Wounded vets invited to Montana ranch for respite
By Diane Y. Welch
With his retirement from the world of finance in 1994, local resident William Cohen turned his attention to helping others. Now his compassion is focused on the nation’s “wounded warriors.”
Last year Cohen purchased nearly a square mile of property just outside of Livingston, Mont. Here he created Howling Wolf Ranch, a place for therapeutic respite for Marines, Army and Navy personnel wounded in action.
The ranch is a peaceful, natural wonderland, and represents a dream come true for Cohen, who wants to give back to his country.
“I had a terrific Wall Street career and it was very good to me. Then when I retired I decided that I wanted to do something other than just for myself, I wanted to show my gratitude,” Cohen said.
“I started to look for a suitable ranch and I found, in May of last year, property 19 miles outside of Livingston, Montana,” he said. The 520-acre property features a lake stocked with rainbow trout and some of the most raw, majestic scenery in the country, Cohen said.
On the property sits a 5,000-square-foot, two-story lodge, built seven years ago, with six bedrooms, four full bathrooms and plenty of space for a poolroom. It sleeps up to 16 people, but to make it more comfortable Cohen plans to accommodate four guests at a time.
“The tentative schedule is to bring out four wounded warriors for a six-day stay, starting mid June and bringing a group of four out every other week until the beginning of October,” Cohen said. A total of nine groups will be served annually, with mild weather conditions dictating the length of the season.
The ranch is in close proximity to the Yellowstone River.
“We are really going to focus around fishing as one of the daytime activities. The fly fishing up there is spectacular,” he said. “We’ll have at least two full days of fishing — drift boat fishing — with an instructor who will command the boat and give instruction on how to fly fish.”
The ranch will also offer all-terrain vehicle riding, trout fishing, trap shooting and horseshoeing, hiking and canine entertainment courtesy of Cohen’s Labradors Spencer and Bozeman. One day will be spent going to Yellowstone Park and evenings will be spent on dining out or cooking up barbecues and shooting pool.
Cohen is also building a barn to stable horses and will offer horseback riding to those who have an interest.
The idea for Howling Wolf Ranch is not a new one for Cohen. He originated the Howling Wolf Ranch Foundation in 1997 and within two years had purchased a ranch in Whitefish, Mont., to bring out families through the Make-A-Wish Foundation. Make-A-Wish serves families with children who have life-threatening medical conditions.
“I love kids and I thought that this would be something that I could do that would be really beneficial for these sick kids,” said Cohen, who granted the wishes to those requesting a dude ranch stay or western-style vacation.

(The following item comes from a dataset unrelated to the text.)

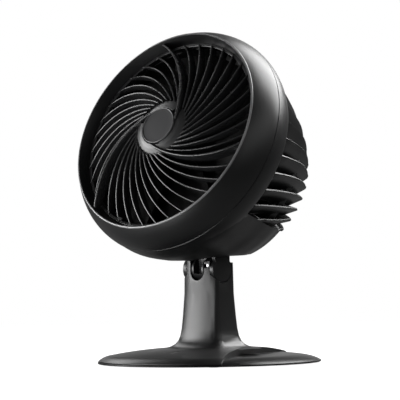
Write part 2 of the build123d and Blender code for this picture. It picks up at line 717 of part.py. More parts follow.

During a week’s stay he provided food, lodging, riding and recreation, all free of charge, to many families over a five-year period. However, it was necessary to sell the ranch in 2003, when Cohen moved to New York due to his family responsibilities. He returned to his home in Rancho Santa Fe a few years later.
Cohen now hopes he can make a difference in the lives of wounded veterans.
“We have these two wars going on, and we see these poor young kids, with their legs blown off or their arms blown off. It’s just heartbreaking,” he said.
The Naval Hospital in San Diego is cooperating with Cohen and has agreed to select the veterans able to make the flight up to Montana for the six-day stay.
“The soldiers that we will bring out to the ranch are still in the military and are in rehabilitation at the Naval Hospital in San Diego,” Cohen explained. “I was asked if I could take double amputees, and I said that I could, if somebody comes out with them to assist. And they said that was fine.”
Cohen is now reaching out to those who would like to contribute to his Howling Wolf Ranch Foundation, a 501(c) 3 designated tax-deductable charity. Money is needed to help offset the air travel costs and the cost of the drift boat excursion.
Based on 36 guests that figure is close to $50,000 a year, said Cohen, who will fund all other expenses connected with the stay. Volunteers who have a love of nature and compassion for wounded servicemen are also welcome to stay.
“Our vets are truly deserving of this wonderful experience,” he added, “and even a little help will go a long way to their recovery.”